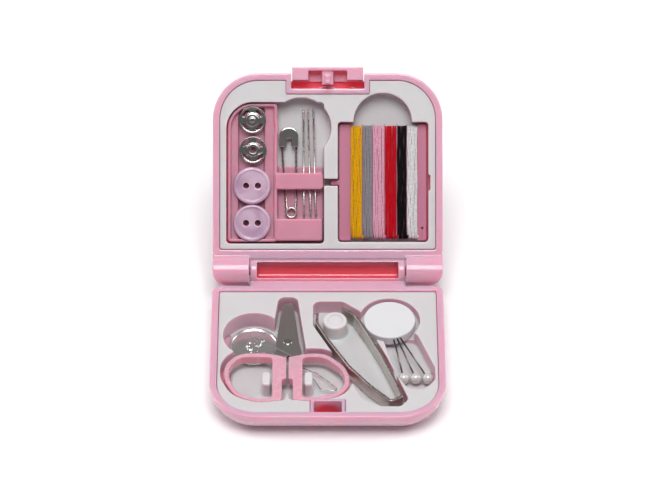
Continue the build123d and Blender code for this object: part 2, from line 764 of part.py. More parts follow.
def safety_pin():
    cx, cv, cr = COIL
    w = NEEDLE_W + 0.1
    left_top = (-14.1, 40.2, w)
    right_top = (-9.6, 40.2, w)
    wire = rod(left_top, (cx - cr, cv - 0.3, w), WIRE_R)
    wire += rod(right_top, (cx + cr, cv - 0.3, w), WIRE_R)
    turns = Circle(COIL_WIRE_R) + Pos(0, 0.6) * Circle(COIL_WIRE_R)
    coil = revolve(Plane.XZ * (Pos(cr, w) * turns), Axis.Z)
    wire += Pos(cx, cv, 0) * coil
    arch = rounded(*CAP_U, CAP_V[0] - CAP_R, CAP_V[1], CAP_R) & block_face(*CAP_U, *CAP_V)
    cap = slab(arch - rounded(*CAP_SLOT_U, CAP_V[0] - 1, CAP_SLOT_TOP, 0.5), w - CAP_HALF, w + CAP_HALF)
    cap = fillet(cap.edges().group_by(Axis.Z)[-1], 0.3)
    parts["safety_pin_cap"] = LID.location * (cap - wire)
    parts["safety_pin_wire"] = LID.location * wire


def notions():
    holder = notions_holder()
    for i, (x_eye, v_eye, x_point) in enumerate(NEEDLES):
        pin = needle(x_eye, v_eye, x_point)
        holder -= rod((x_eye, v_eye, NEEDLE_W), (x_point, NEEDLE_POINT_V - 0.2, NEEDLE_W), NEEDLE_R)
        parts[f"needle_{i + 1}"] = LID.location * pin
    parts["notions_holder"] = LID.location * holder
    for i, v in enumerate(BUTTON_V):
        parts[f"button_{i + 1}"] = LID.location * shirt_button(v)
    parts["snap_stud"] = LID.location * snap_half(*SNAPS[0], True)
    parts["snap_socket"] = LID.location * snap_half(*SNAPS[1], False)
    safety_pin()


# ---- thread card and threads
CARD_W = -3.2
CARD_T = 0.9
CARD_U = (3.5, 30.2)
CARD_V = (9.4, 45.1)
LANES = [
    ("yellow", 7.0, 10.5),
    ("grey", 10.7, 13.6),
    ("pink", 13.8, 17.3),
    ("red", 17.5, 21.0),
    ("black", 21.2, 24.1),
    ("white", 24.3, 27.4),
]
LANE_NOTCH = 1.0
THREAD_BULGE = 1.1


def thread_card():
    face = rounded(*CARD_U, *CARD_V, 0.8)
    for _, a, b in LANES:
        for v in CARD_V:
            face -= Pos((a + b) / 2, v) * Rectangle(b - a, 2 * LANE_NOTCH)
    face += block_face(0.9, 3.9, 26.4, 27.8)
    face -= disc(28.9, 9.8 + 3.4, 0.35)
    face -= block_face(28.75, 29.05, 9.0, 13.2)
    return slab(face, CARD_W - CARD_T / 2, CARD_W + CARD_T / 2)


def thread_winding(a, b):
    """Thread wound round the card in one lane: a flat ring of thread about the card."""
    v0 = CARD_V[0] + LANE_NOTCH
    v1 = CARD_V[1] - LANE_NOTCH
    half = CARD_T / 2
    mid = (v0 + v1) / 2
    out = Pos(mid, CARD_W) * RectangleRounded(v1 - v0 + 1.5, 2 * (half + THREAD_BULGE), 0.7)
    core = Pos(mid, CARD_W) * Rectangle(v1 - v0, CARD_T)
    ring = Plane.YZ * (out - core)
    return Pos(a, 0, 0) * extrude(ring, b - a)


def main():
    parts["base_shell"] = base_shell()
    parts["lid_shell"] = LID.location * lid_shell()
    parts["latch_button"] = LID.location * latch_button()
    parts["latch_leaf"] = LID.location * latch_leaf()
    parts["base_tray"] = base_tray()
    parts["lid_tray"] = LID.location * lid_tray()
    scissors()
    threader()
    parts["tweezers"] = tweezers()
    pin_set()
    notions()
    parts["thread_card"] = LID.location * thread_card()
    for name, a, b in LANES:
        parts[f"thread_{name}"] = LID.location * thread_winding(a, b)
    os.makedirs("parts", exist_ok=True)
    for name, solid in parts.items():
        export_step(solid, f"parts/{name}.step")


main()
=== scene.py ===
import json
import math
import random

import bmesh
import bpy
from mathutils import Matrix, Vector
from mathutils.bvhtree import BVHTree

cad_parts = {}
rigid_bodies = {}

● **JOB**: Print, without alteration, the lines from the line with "return Pos(a, 0, 0)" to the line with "from mathutils.bvhtree import BVHTree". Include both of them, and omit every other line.

● **IN RESPONSE**:
    return Pos(a, 0, 0) * extrude(ring, b - a)


def main():
    parts["base_shell"] = base_shell()
    parts["lid_shell"] = LID.location * lid_shell()
    parts["latch_button"] = LID.location * latch_button()
    parts["latch_leaf"] = LID.location * latch_leaf()
    parts["base_tray"] = base_tray()
    parts["lid_tray"] = LID.location * lid_tray()
    scissors()
    threader()
    parts["tweezers"] = tweezers()
    pin_set()
    notions()
    parts["thread_card"] = LID.location * thread_card()
    for name, a, b in LANES:
        parts[f"thread_{name}"] = LID.location * thread_winding(a, b)
    os.makedirs("parts", exist_ok=True)
    for name, solid in parts.items():
        export_step(solid, f"parts/{name}.step")


main()
=== scene.py ===
import json
import math
import random

import bmesh
import bpy
from mathutils import Matrix, Vector
from mathutils.bvhtree import BVHTree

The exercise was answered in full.